From this standpoint, sanctioned by the experience of shrewd old nations, the foreign races in Hindusthan must either adopt the Hindu culture and language, must learn to respect and hold in reverence Hindu religion, must entertain no idea but those of the glorification of the Hindu race and culture, i.e. of the Hindu nation, and must lose their separate existence to merge in the Hindu race, or may stay in the country, wholly subordinated to the Hindu nation, claiming nothing, deserving no privileges, far less any preferential treatment — not even citizen’s rights. There is... no other course for them to adopt. We are an old nation; let us deal, as old nations ought to and do deal with the foreign races who have chosen to live in our country”. (pages 47 and 48)

And how should such “old nations” deal with the “foreign races”? The adulation of fascist Germany could not have been more brazen. “To keep up the purity of the race and its culture, Germany shocked the world by her purging the country of the semitic races — the Jews. Race pride at its highest has been manifested here. Germany has also shown how well nigh impossible it is for races and cultures, having differences going to the root, to be assimilated into one united whole, a good lesson for us in Hindusthan to learn and profit by”. (page 35)

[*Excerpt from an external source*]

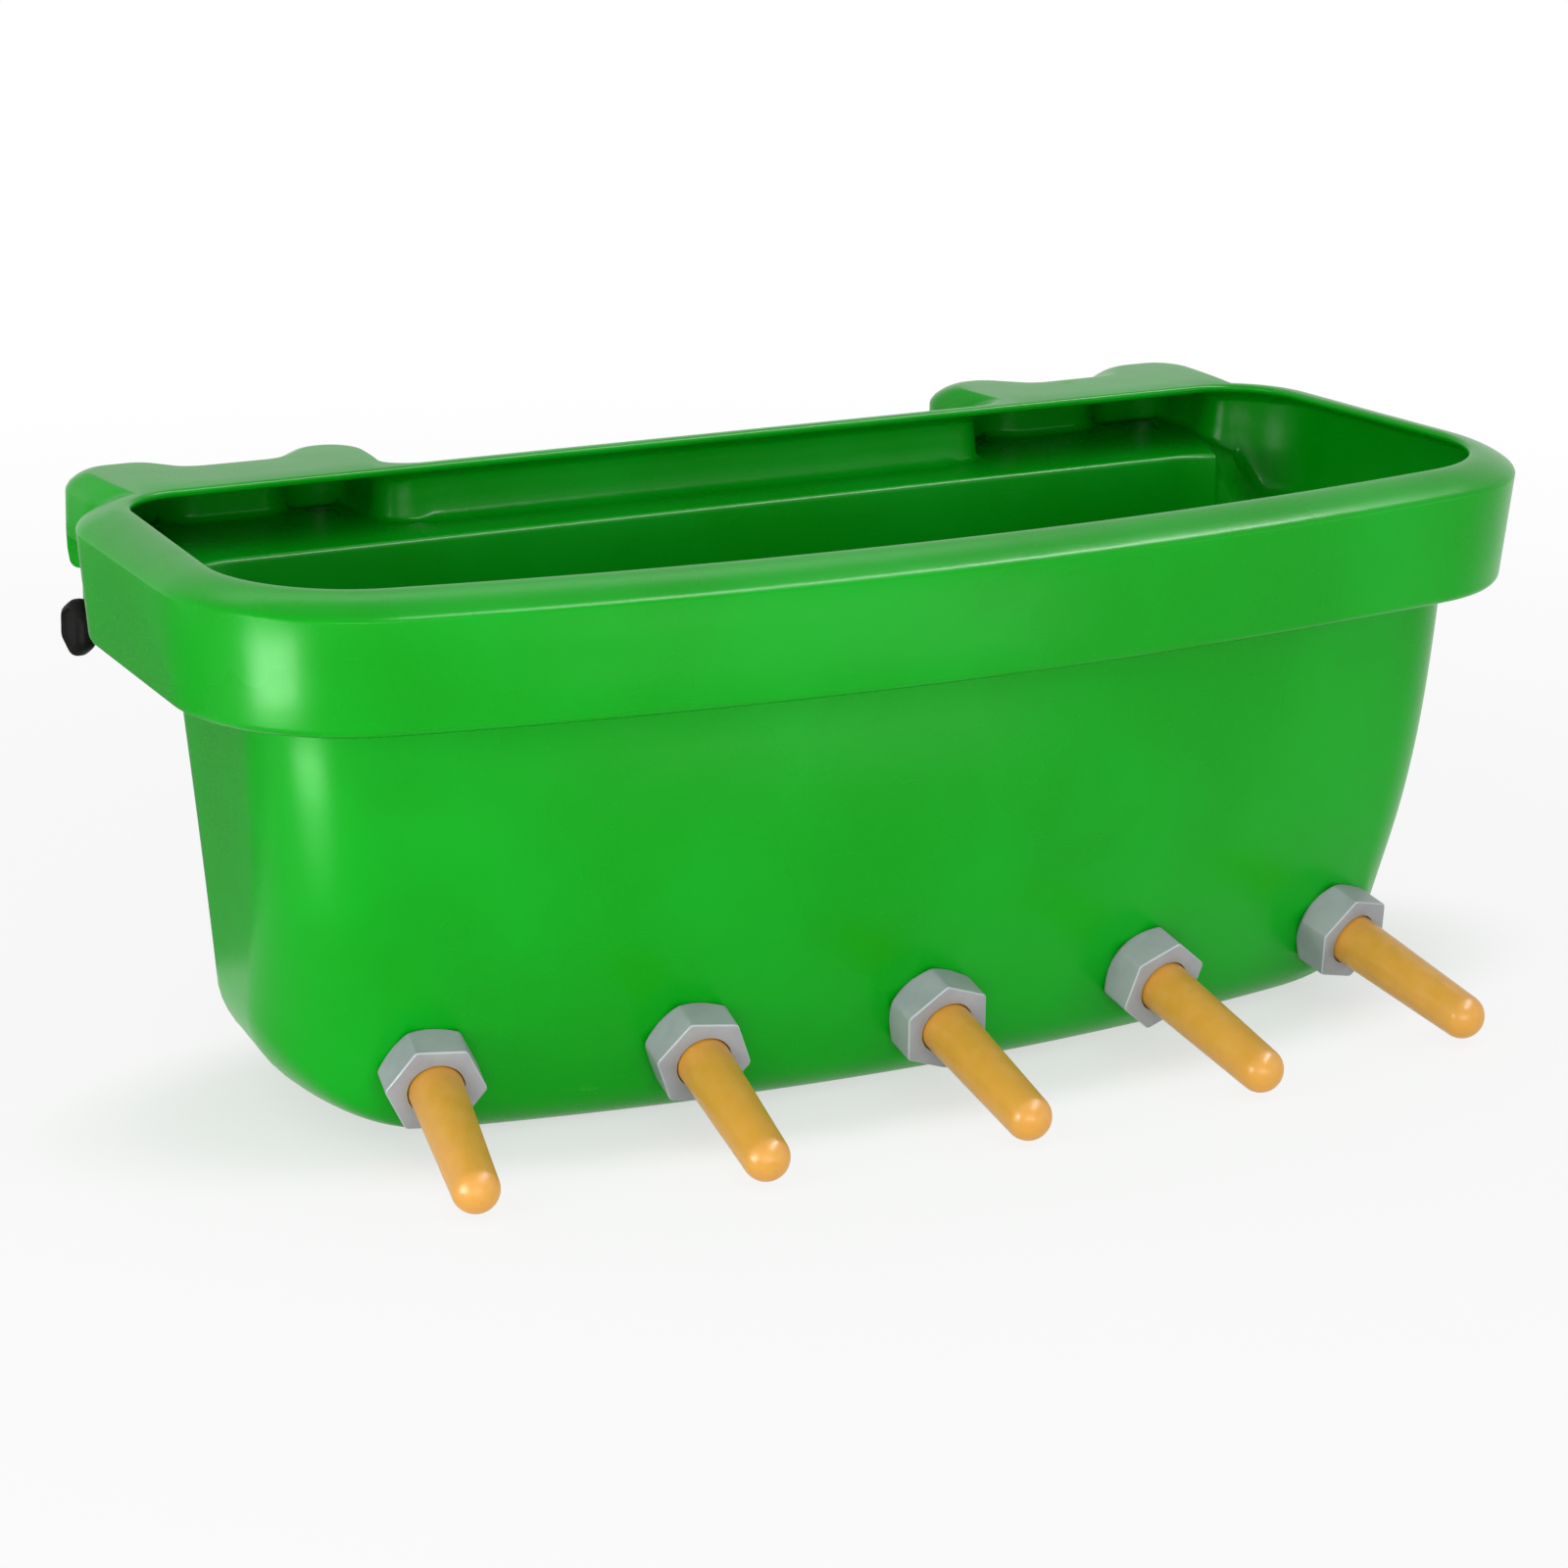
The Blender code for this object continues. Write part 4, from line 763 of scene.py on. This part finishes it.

Thus, clearly, this RSS vision of establishing a fascistic Hindu Rashtra and the organisational structure evolved by Golwalkar stand in absolute antagonism to the very conception of a secular, democratic, modern Indian republic enshrined in the Indian Constitution. In a pluralistic democracy, everybody has the right to propagate their views and observe their occasions. While they are welcome to exercise this right, it enjoins upon all Indian patriots to make an impassioned evaluation of what these constitute for the future of our republic.

In the 60th year of our Independence, the effort to consolidate the modern Indian republic based on the foundations of secular democracy, federalism, social justice and economic self-reliance requires the democratic ostracisation of such pernicious political projects.

Sitaram Yechury is a Rajya Sabha MP and member, CPI(M) politburo.